"It found that brakes and tires on EVs release 1,850 times more particle pollution compared to modern tailpipes"
That's the foregone conclusion of the study. That brakes and tires, per mile, add 1,850 times as many particulates to the environment as the exhaust pipe of a gasoline car.
It's doing the same thing, though.
It's acting like gasoline cars don't have brakes or tires.
Diving deeper, the "study" is by a company called "Emissions Analytics". The CEO and founder is a man whose degree from Oxford is in business with a focus in corporate consulting. They are a privately-owned for-profit company that doesn't have to publicly disclose their funding sources. So interesting ground for conflict of interest, but that doesn't mean the actual
method of the study is fla... Oh. It's flawed.
"Emission Analytics found that tire wear emissions with about 1,100 pounds of battery weight in an EV are more than 400 times as great as direct exhaust particulate emissions. Most EV batteries weigh around 1,800 pounds."
Okay. Where's the comparison to tire wear in gasoline vehicles? "Because EVs are on average 30% heavier, brakes and tires on the battery-powered cars wear out faster than on standard cars." I mean, hey. That's testable.
Again, brakes aren't a contributor.
Here is a manufacturer of brake pads pointing out that brakes on EVs last about two to four times as long as their combustion counterparts. The study data estimates that since EVs weigh 30-50% more than non-EVs, that a "conservative" estimate is that they go through brakes twice as fast. Putting it to real numbers, a standard sedan is going to average about 30,000 miles on a set of brake pads. A Tesla Model S that weighs 30% more than a Camry is seeing its brake pads last upward of 100,000 miles in real-world driving. The study claims they are only lasting 15,000 miles because hypothetically the car weighs more.
So maybe tire rubber?
Maybe. The next assumption made is the wrong one too and breaks the data. "As heavy cars drive on
light-duty tires — most often made with synthetic rubber made from crude oil and other fillers and additives — they deteriorate and release harmful chemicals into the air, according to Emission Analytics."
I underlined the issue here. Heavy cars aren't driving on light-duty tires. They're getting tires with higher speed ratings, made from harder rubber, that degrades less,
because they're heavier.
When you get into the data on it, it's very simply the company making an assumption (not using any actual data) that the 30% heavier car will go through the tire about 2.5 times as fast because it creates more heat. (I'm not going to get too deep into the math on kinetic energy, but let's be clear that energy is linear to weight, so a car 30% heavier can't be expending 100% more energy.)
Well, what do we see from actual real-world data? KBB actually tracks this to a degree, as does CarFax in better depth. What they're seeing from vehicle maintenance history is that entry-level (not performance trims, or else we have to compare to sports cars and nobody wants to do that) Teslas are getting about 40,000 miles from a set of tires, while a Camry is getting about 45,000. 5,000 miles shy of 45,000 miles is 11%. The tires wear out 11% faster, despite the weight being 30% higher, because they're using different tires on heavier cars.

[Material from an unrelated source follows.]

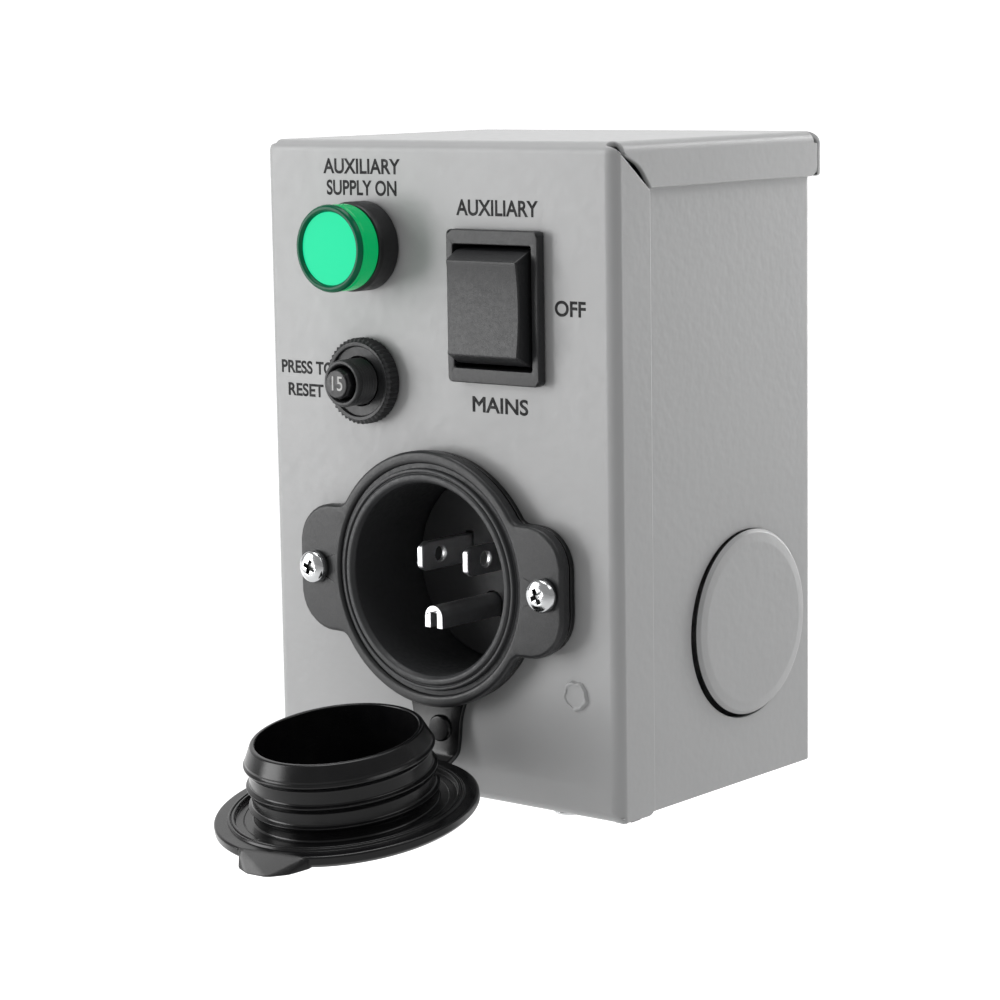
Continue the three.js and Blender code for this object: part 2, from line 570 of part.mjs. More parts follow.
function placeInlet() {
  const { x, z, screwX } = INLET;
  place("inlet_housing", FINISH.charcoal, makeInletHousing());
  place("inlet_insert", FINISH.black,
    cut(barY(INSERT.radius, x, z, INSERT.front, INSERT.rear, ROUND), ...conductorSlots()));
  place("inlet_blade_line", FINISH.steel, makeBlade(-1));
  place("inlet_blade_neutral", FINISH.steel, makeBlade(1));
  const channelCut = block([x - 0.9, -90, pinZ - 4], [x + 0.9, -30, pinZ + 0.9]);
  place("inlet_ground_pin", FINISH.steel,
    cut(plateY(pinOutline(0), FRONT + GROUND_PIN.tip, CONDUCTOR_REAR), channelCut));
  [["left", -1], ["right", 1]].forEach(([name, side]) => {
    const sx = x + side * screwX;
    const seat = FLANGE_FRONT - GAP;
    const head = barY(SCREW.head, sx, z, seat - SCREW.headHeight, seat);
    place("inlet_screw_" + name, FINISH.steel, join(head, barY(SCREW.shank, sx, z, seat - 1, INSIDE + 6)));
    const nut = plateY(hexagon(sx, z, 7), INSIDE + GAP, INSIDE + 3);
    place("inlet_nut_" + name, FINISH.steel, cut(nut, barY(SCREW.hole, sx, z, INSIDE - 1, INSIDE + 4)));
  });
  placeTerminalScrews();
}

function placeTerminalScrews() {
  const reach = INLET_BODY.radius + GAP;
  const y = -47;
  const sideScrew = (side) =>
    barX(3, y, INLET.z, INLET.x + (side > 0 ? reach : -reach - 2), INLET.x + (side > 0 ? reach + 2 : -reach));
  place("terminal_screw_line", FINISH.brass, sideScrew(-1));
  place("terminal_screw_neutral", FINISH.steel, sideScrew(1));
  place("terminal_screw_ground", FINISH.green,
    barZ(3, INLET.x, y, INLET.z - reach - 2, INLET.z - reach));
}

// ---- Rubber gasket, strap and lid ----
function makeGasket() {
  const front = FLANGE_REAR + GAP;
  const plate = join(
    earedDisc(0.3, front, SEAT),
    block([INLET.x - STRAP_HALF, front, STRAP_FOOT], [INLET.x + STRAP_HALF, SEAT, INLET.z - 24]),
  );
  return cut(plate, barY(INLET.cup + 0.5, INLET.x, INLET.z, front - 1, SEAT + 1, ROUND),
    ...screwHolesThrough(front - 1, SEAT + 1));
}

// The lid as it sits closed on the inlet, with its sleeve pointing into the mouth.
function makeLid() {
  const { x, z } = INLET;
  const face = FRONT - LID.face;
  const back = face - LID.thickness;
  const { radius, bore, outer, rib, sleeve } = LID;
  const tip = face + sleeve;
  const ribs = RIB_HEIGHTS.flatMap((height) => [
    [outer, face + height - RIB_HALF], [rib, face + height], [outer, face + height + RIB_HALF],
  ]);
  const cap = turned([
    [0, back], [radius - 0.9, back], [radius, back + 0.9], [radius, face - 0.3], [radius - 0.3, face],
    [outer, face], ...ribs, [bore + 0.9, tip - 0.2], [bore, tip], [bore - 0.2, face + 0.6], [0, face + 0.6],
  ], x, z);
  const { left, right, depth } = LUG;
  const lug = plateX(outline([
    [face - 0.1, z + 20], [back + 0.1, z + 20], [back - depth, z + radius - 0.5], [back - depth, z + radius + 1],
    [face - 0.1, z + radius - 1.5],
  ]), x + left, x + right);
  const web = outline([
    [back, -48.5], [back, -51.3], [-78.9, -53.9], [-78, -52.6], [face, -50.2], [face, -48.5],
  ]);
  return join(cap, lug, plateX(web, x - STRAP_HALF, x + STRAP_HALF));
}

function placeRubber() {
  place("inlet_gasket", FINISH.rubber, makeGasket());
  const hung = new THREE.Group();
  hung.position.set(0, LID_HINGE.y, LID_HINGE.z);
  hung.rotation.x = LID_HINGE.open;
  part.add(hung);
  const lid = makeLid().translate([0, -LID_HINGE.y, -LID_HINGE.z]);
  place("inlet_lid", FINISH.rubber, lid, hung);
}

// ---- Leads inside the box ----
const LEADS = [
  ["lead_inlet_line", FINISH.black, 1.6, [
    [-5.55, -38.6, -18.9], [-5.6, -35.5, -18.6], [-8, -32.8, -12],
    [-14, -32, 0], [-18.5, -33, 7.8], [-19, -35.8, 8.7],
  ]],
  ["lead_breaker_load", FINISH.black, 1.6, [
    [-19, -35.6, 28.7], [-17.5, -32.6, 29.2], [-8, -31.5, 31],
    [4, -31.8, 34], [11.5, -33.4, 35.7], [12.9, -36.8, 36],
  ]],
  ["lead_inlet_neutral", FINISH.white, 1.6, [
    [7.15, -38.6, -18.9], [7.4, -35.5, -18.4], [11, -32.6, -8],
    [18, -31.6, 14], [22.6, -33, 34], [22.9, -36.8, 36],
  ]],
  ["lead_lamp_line", FINISH.black, 1, [
    [-21.8, -42.3, 47.7], [-21.2, -38, 49], [-12, -34, 54],
    [2, -33.4, 52], [11.6, -34.4, 45.6], [12.9, -37, 44.5],
  ]],
  ["lead_lamp_neutral", FINISH.white, 1, [
    [-15.8, -42.3, 47.7], [-14.6, -39.4, 49], [-4, -38, 57],
    [12, -36.4, 57], [21.6, -34.4, 47.4], [22.9, -36.8, 44.5],
  ]],
  ["lead_inlet_ground", FINISH.green, 1.6, [
    [0.8, -38.6, -30.8], [1.6, -35.4, -31.2], [9, -35, -36],
    [18, -45, -42], [23, -60, -44], [27.2, -72.6, -44.1],
  ]],
];

function placeLeads() {
  LEADS.forEach(([name, material, radius, route]) => {
    const curve = new THREE.CatmullRomCurve3(route.map((point) => new THREE.Vector3(...point)));
    place(name, material, swept(curve, radius, 8, 16));
  });
}

place("front_cover", FINISH.paint, makeCover());
place("back_box", FINISH.paint, makeBackBox());
placeKnockouts();
placeCoverScrews();
placeGround();
placeLamp();
placeBreaker();
placeSwitch();
placeInlet();
placeRubber();
placeLeads();

export default part;
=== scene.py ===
"""A wall-mounted generator inlet box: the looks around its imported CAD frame. Lengths are in millimetres."""

import json
import math
from collections import namedtuple

import bmesh
import bpy
from mathutils import Matrix, Quaternion, Vector


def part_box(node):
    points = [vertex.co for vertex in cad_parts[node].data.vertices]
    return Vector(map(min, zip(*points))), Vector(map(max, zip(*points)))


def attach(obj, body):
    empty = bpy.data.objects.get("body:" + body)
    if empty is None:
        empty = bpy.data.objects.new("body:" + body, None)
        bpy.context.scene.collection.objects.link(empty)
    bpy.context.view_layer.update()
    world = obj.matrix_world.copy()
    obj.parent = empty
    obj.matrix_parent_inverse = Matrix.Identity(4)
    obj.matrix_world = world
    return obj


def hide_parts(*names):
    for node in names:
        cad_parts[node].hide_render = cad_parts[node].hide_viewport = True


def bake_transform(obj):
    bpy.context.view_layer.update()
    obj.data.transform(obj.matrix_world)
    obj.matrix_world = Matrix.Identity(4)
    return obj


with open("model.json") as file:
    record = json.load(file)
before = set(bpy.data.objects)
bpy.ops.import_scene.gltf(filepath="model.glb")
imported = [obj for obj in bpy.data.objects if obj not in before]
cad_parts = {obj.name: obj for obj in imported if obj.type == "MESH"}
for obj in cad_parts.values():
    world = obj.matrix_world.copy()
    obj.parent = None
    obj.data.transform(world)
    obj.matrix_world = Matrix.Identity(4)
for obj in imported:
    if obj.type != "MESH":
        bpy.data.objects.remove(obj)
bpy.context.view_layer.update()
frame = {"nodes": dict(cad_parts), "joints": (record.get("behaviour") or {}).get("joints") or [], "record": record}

MM = 0.001
TAU = 2 * math.pi
TURN_TO_Y = Matrix.Rotation(-math.pi / 2, 4, "X")  # a lathe's axis onto the row frame's Y
TURN_TO_X = Matrix.Rotation(math.pi / 2, 4, "Y")
Extent = namedtuple("Extent", "x0 x1 y0 y1 z0 z1")


def extent(node):
    """Where a CAD node lies, in millimetres."""
    low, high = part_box(node)
    return Extent(*(edge * 1000 for pair in zip(low, high) for edge in pair))


def middle(node):
    e = extent(node)
    return Vector(((e.x0 + e.x1) / 2, (e.y0 + e.y1) / 2, (e.z0 + e.z1) / 2))


# ---- Sizes ----
COVER = extent("front_cover")
BOX = extent("back_box")
LAMP = middle("lamp_bezel")
BREAKER = middle("breaker_nut")
SWITCH = middle("switch_housing")
INLET = middle("inlet_insert")
SHEET = 1.2  # thickness of the box and its cover
BEND = 2.6  # outer radius of the cover's folds
SHEET_EDGE = 0.3  # rounding of a cut edge under its paint
COVER_FLANGE = 12.2  # depth of the cover's side flanges
HOOD_FLANGE = 9.8  # height of the drip hood's flanges
MITRE_GAP = 0.7
GAP = 0.3  # between parts that touch
PAD_RISE = 2.2  # of the wall pad from the back panel
MOUTH = 20.8  # radii of the inlet's recess, of its cup outside, and of its flange
CUP = 22.4
FLANGE = 27.6
SCREW_HEAD = 3.6  # radii of a screw's head and shank, and of the hole it goes through
SCREW_SHANK = 1.9
SCREW_HOLE = 2.3

# ---- Camera ----
CAMERA = {"azimuth": 39.31, "elevation": 8.458, "roll": -0.906, "distance": 650, "lens": 108.33}
CAMERA_AIM = Vector((5.105, -60.886, -7.415))


def make_camera():
    azimuth, elevation = math.radians(CAMERA["azimuth"]), math.radians(CAMERA["elevation"])
    back = Vector((math.sin(azimuth) * math.cos(elevation), -math.cos(azimuth) * math.cos(elevation),
                   math.sin(elevation)))
    camera = bpy.data.objects.new("camera", bpy.data.cameras.new("camera"))
    bpy.context.scene.collection.objects.link(camera)
    camera.data.lens = CAMERA["lens"]
    camera.data.sensor_width = 36
    camera.data.clip_start = 0.01
    camera.data.clip_end = 50
    camera.location = (CAMERA_AIM + back * CAMERA["distance"]) * MM
    camera.rotation_mode = "QUATERNION"
    roll = Quaternion((0, 0, 1), math.radians(CAMERA["roll"]))
    camera.rotation_quaternion = (-back).to_track_quat("-Z", "Y") @ roll
    bpy.context.scene.camera = camera


# ---- Outlines ----
def arc(centre, radius, start, end, steps=8):
    """Points on a round stretch; the angles are in degrees."""
    angles = [math.radians(start + (end - start) * i / steps) for i in range(steps + 1)]
    return [Vector((centre[0] + radius * math.cos(a), centre[1] + radius * math.sin(a))) for a in angles]


def circle(x, y, radius, steps=96):
    return arc((x, y), radius, 0, 360 * (steps - 1) / steps, steps - 1)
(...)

"As heavy cars drive on light-duty tires"
These aren't "assumptions" being used in a study. It's raw data. Data that was accessible for the study, and decided against. It's intentionally lying because there's a profit motive to do so.
The study itself is bad. But it didn't get accelerated into the spotlight until an op-ed in the Wall Street Journal by Michael Buschbacher and Taylor Myers. I'm sure they have nothing to...

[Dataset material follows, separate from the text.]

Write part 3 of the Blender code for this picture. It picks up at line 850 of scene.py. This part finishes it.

Yeah, it's predictable. Buschbacher is a member contributor to the Federalist Society, and through his legal firm represents Shell and Chevron, also being a paid public speaker and registering as a lobbyist in Congress on the facet of reducing fines for petrochemical spills into public waterways. His job is to make people scared to switch from gasoline. Taylor Myers, for all intents and purposes, doesn't exist. The only citation on this person on the internet is
this article. No LinkedIn match to relevant policy, no mention from Michael as to who the contributor was or what their background is. Just... a person.
The New York Post journalist who wrote the article you linked to boosting this story? Her most recent contribution was an article arguing that Medicare should not be able to negotiate with pharmaceutical companies for drug prices; they should just owe the shelf price. Prior to the New York Post, she was with the Daily Mail. Not really the bastions of truthful journalism one may hope for in a career.
My point is this:
You can do the math yourself. It isn't actually hard. When you get a bunch of people lining up and telling you that the new technology uses materials that are bad so it shouldn't be adopted, check and see if the old technology
also does those things. 95% of the time, it does.